Back in the 1930s, historian Herbert Bolton warned that by treating the American past in isolation, historians were helping to raise up a “nation of chauvinists”–a danger worth remembering when considering the drumbeat of calls for a celebratory and insular history divorced from its global context. Of course, international paradigms can be every bit as obfuscating as histories that are purely national. We must be careful not to reproduce traditional American exceptionalism on a global scale.

September 11, for example, has inspired a spate of commentary influenced by Samuel Huntington’s mid-1990s book The Clash of Civilizations. Huntington’s paradigm reduces politics and culture to a single characteristic–race, religion or geography–that remains forever static, divorced from historical development or change through interaction with other societies. It makes it impossible to discuss divisions within these purported civilizations. The idea that the West is the sole home of reason, liberty and tolerance ignores how recently such values triumphed in the United States and also ignores the debates over creationism, abortion rights and other issues that suggest that commitment to them is hardly unanimous. The definition of “Western civilization” is highly selective–it includes the Enlightenment but not the Inquisition, liberalism but not the Holocaust, Charles Darwin but not the Salem witch trials.

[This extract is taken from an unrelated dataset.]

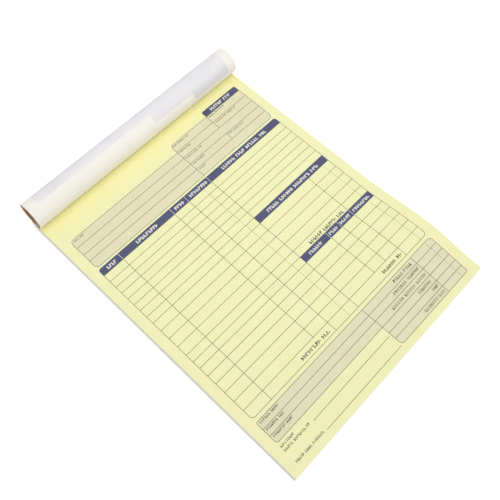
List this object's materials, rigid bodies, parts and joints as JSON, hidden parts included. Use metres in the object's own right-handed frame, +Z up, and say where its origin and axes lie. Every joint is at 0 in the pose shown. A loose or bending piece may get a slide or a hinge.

Nor can September 11 be explained by reference to timeless characteristics or innate pathologies of “Islamic civilization.” From the Ku Klux Klan during Reconstruction to Oklahoma City in our own time, our society has produced its own home-grown terrorists. Terrorism springs from specific historical causes, not the innate qualities of one or another civilization.

The study of history should transcend boundaries rather than reinforce or reproduce them. In the wake of September 11, it is all the more imperative that the history we teach be a candid appraisal of our own society’s strengths and weaknesses, not simply an exercise in self-celebration–a conversation with the entire world, not a complacent dialogue with ourselves.